Monday, January 3, 2011
Jan 03
First day back from the New Years Weekend and I am at the gym. I haven't gone since Thursday. This weekend was a disaster for my diet and exercise schedule. I had zero motivation and my mood was very depressed. I knew I should have worked out but I stayed in bed most of the time. Nothing could bring me to get moving. I just wanted to sleep. Ugh. I hate feeling like this and I need to stay motivated enough to go to the gym on the weekends. It seems to me when I stay home I cannot find enough energy to get up and move. I don't belong to a gym near my house. My gym is at work. It is right across from work. I have no excuses at work. I make it to the gym 5 days a week. Even when I get off early I go to the gym.
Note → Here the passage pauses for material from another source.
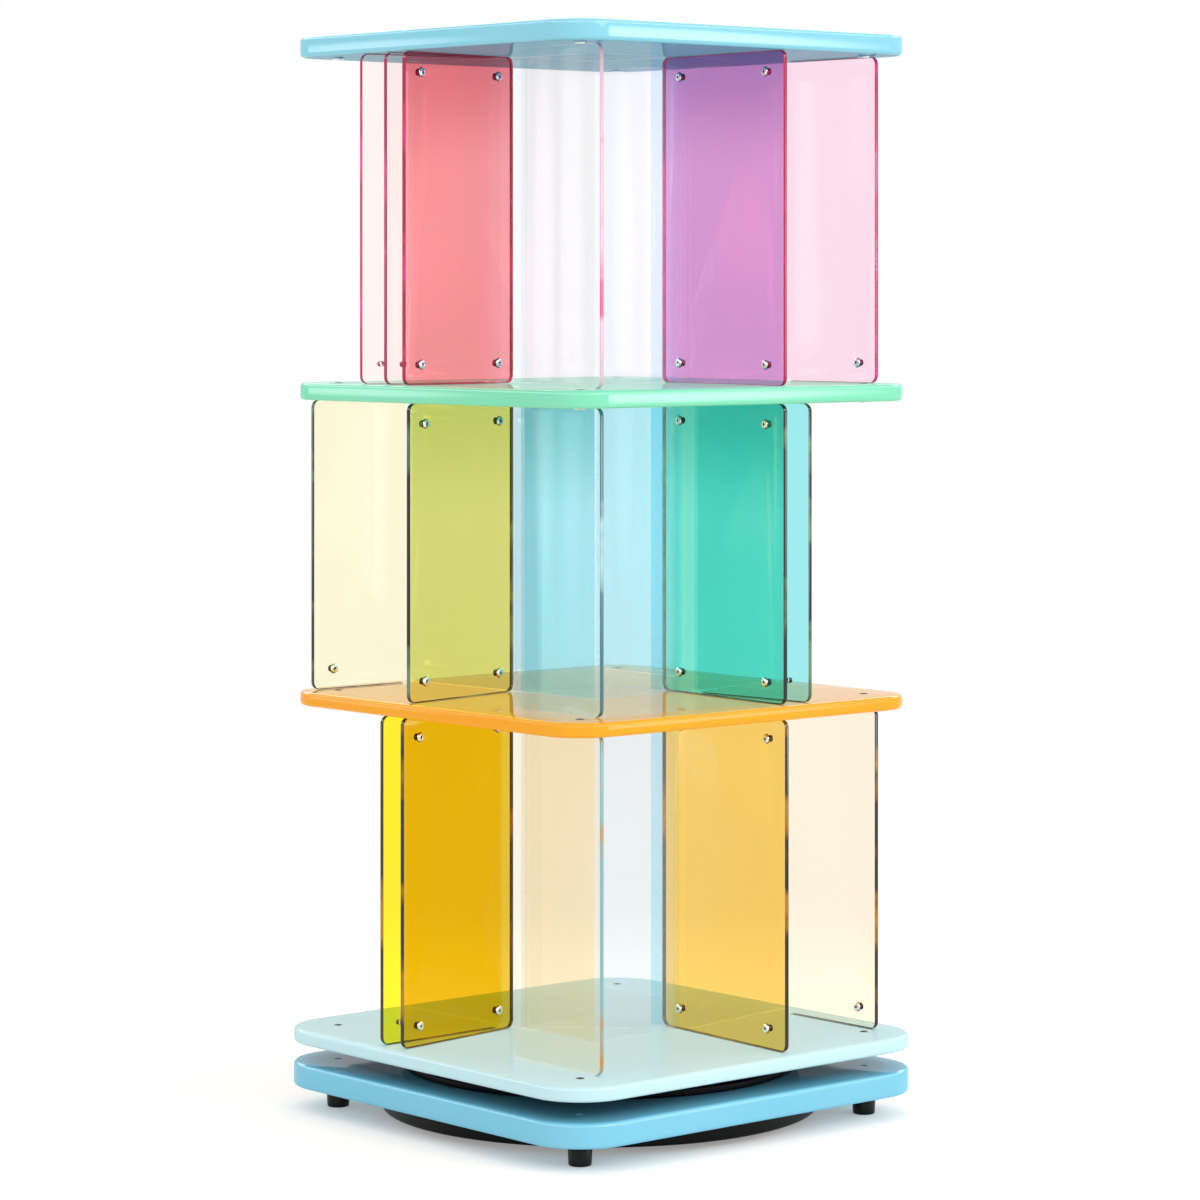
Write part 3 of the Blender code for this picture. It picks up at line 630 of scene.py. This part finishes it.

But if I take the day off or on the weekend I can put off the gym. I have done Yoga and Pilate's at home and I do like them, but I am nowhere near consistent. I have a schedule for the weekend and it is Yoga/abs on Saturday and Yoga/Pilate's on Sunday. I think I have to add cardio to the morning to get me wanting to do either of these routines. It is just a matter of where and when. If I don't exercise everyday my mood become depressed and I have zero motivation. I hope I can find something to help me. I just am not sure what will work. Maybe it was just the holidays that were getting me down and then it affected my weekend activity level. I don't know. I just hope it is something I can fix. And soon.